Secondo l’Ufficio ONU per il Coordinamento degli Affari Umanitari (OCHA), nel solo 2020 nella Cisgiordania occupata, compresa Gerusalemme est, sono state demolite 689 strutture, più di ogni altro anno dal 2016, lasciando senza casa 869 palestinesi.

Indiscutibilmente politico”

Per Mohammed al-Kurd, poeta e scrittore di Sheikh Jarrah che attualmente studia a New York, le evizioni di palestinesi, che descrive come “espulsioni forzate”, non sono solo un evento isolato.

È il percorso di un movimento di spoliazione duratura,” dice ad Al Jazeera.

Dobbiamo sempre costantemente ricordare alla gente che non si tratta solo di qualche povera famiglia palestinese (che) per qualche bizzarra ragione giuridica perde la sua proprietà. Ciò riguarda centinaia di migliaia di palestinesi in tutta Gerusalemme e nelle città vicine, nella Palestina in generale, che devono affrontare le feroci zanne di un sistema giudiziario concepito intrinsecamente per cacciarli.”

Al-Kurd aveva solo 11 anni quando nel novembre 2009 alcuni coloni ebrei occuparono con la forza metà della sua casa e descrive il fatto di aver dovuto condividerla con “occupanti abusivi con accento di Brooklyn” come “insopportabile, intollerabile (e) terribile.”

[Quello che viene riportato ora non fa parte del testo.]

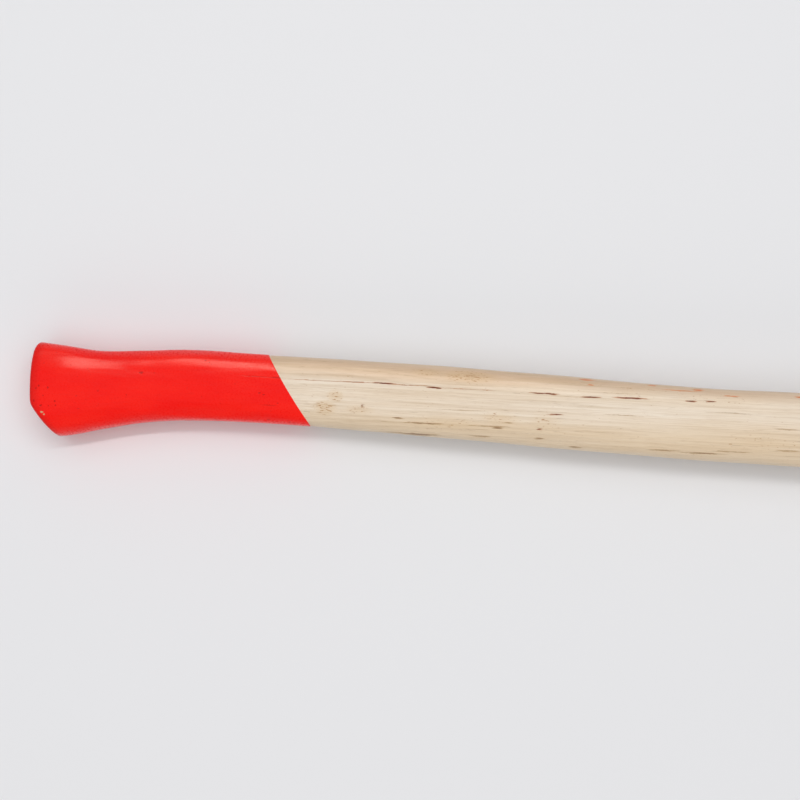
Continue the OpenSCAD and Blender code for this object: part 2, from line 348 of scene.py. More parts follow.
class Shader:
    """Builds one material; each call adds a node and returns an output socket."""

    def __init__(self, name):
        self.material = bpy.data.materials.new(name)
        self.material.use_nodes = True
        self.tree = self.material.node_tree
        self.tree.nodes.clear()

    def node(self, kind, sockets, out=0, **settings):
        """New node; the output socket asked for, or the node itself where it has no output."""
        made = self.tree.nodes.new(kind)
        for key, value in settings.items():
            setattr(made, key, value)
        for key, value in sockets.items():
            if isinstance(value, bpy.types.NodeSocket):
                self.tree.links.new(value, made.inputs[key])
            else:
                made.inputs[key].default_value = value
        return made.outputs[out] if made.outputs else made

    def math(self, operation, *values):
        return self.node("ShaderNodeMath", dict(enumerate(values)), operation=operation)

    def place(self):
        """The maul's own millimetres, kept on the mesh."""
        return self.node("ShaderNodeAttribute", {}, "Vector", attribute_name="maul_mm")

    def split(self, vector):
        made = self.node("ShaderNodeSeparateXYZ", {0: vector}).node
        return made.outputs[0], made.outputs[1], made.outputs[2]

    def join(self, x, y, z):
        return self.node("ShaderNodeCombineXYZ", {0: x, 1: y, 2: z})

    def scaled(self, vector, factors):
        return self.node("ShaderNodeVectorMath", {0: vector, 1: factors}, operation="MULTIPLY")

    def noise(self, vector, scale, detail=2.0, roughness=0.5):
        sockets = {"Vector": vector, "Scale": scale, "Detail": detail, "Roughness": roughness}
        return self.node("ShaderNodeTexNoise", sockets, "Fac")

    def step(self, value, low, high, bottom=0.0, top=1.0):
        """Smooth step from bottom at low to top at high."""
        sockets = {0: value, 1: low, 2: high, 3: bottom, 4: top}
        return self.node("ShaderNodeMapRange", sockets, interpolation_type="SMOOTHSTEP")

    def mix(self, share, a, b):
        """Colour between a and b; either may be a socket or three numbers."""
        made = self.tree.nodes.new("ShaderNodeMix")
        made.data_type = "RGBA"
        for index, value in ((0, share), (6, a), (7, b)):
            if isinstance(value, bpy.types.NodeSocket):
                self.tree.links.new(value, made.inputs[index])
            elif index == 0:
                made.inputs[index].default_value = value
            else:
                made.inputs[index].default_value = (*value, 1)
        return made.outputs[2]

    def bump(self, height, distance, strength=1.0):
        """height is in millimetres when distance is MM."""
        sockets = {"Height": height, "Distance": distance, "Strength": strength}
        return self.node("ShaderNodeBump", sockets)

    def surface(self, **sockets):
        """Principled surface as the material's output; a name's underscores stand for spaces."""
        named = {key.replace("_", " "): value for key, value in sockets.items()}
        for key, value in named.items():
            if isinstance(value, tuple):
                named[key] = (*value, 1)
        shader = self.node("ShaderNodeBsdfPrincipled", named)
        self.node("ShaderNodeOutputMaterial", {"Surface": shader})
        return self.material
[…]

Si sono piazzati nella nostra casa, tormentandoci, maltrattandoci, facendo il possibile non solo per obbligarci ad andarcene dalla nostra metà della casa ma spingendo anche i nostri vicini a lasciare le proprie case come parte di un tentativo di annullare totalmente la presenza palestinese a Gerusalemme,” dice.

Haddad, cresciuto con al-Kurd, afferma che è difficile pensare e pianificare il futuro.

Non so quello che succederà se ci cacciano,” dice. “Questa sentenza è arrivata in un momento in cui la vita è arrivata a un punto morto a causa della pandemia da coronavirus.

Andiamo avanti alla giornata,” continua. “Anche se decidessimo di piantare una tenda fuori dalla nostra casa e viverci, il governo israeliano non ce lo consentirebbe.”

Al-Kurd sostiene che la sua famiglia non può permettersi di affittare un posto a Gerusalemme e l’unica alternativa sarà andare nella Cisgiordania occupata, dove perderanno la residenza a Gerusalemme e non potranno ritornare in città.

Questo è il problema più generale qui,” spiega. “Sono le demolizioni di case, le espulsioni forzate, le evizioni, ma è anche un problema psicologico, perdere la possibilità di rientrare a Gerusalemme.

Israele ha fatto in modo che questo sembri una specie di problema giuridico, ma non lo è, è indiscutibilmente politico.”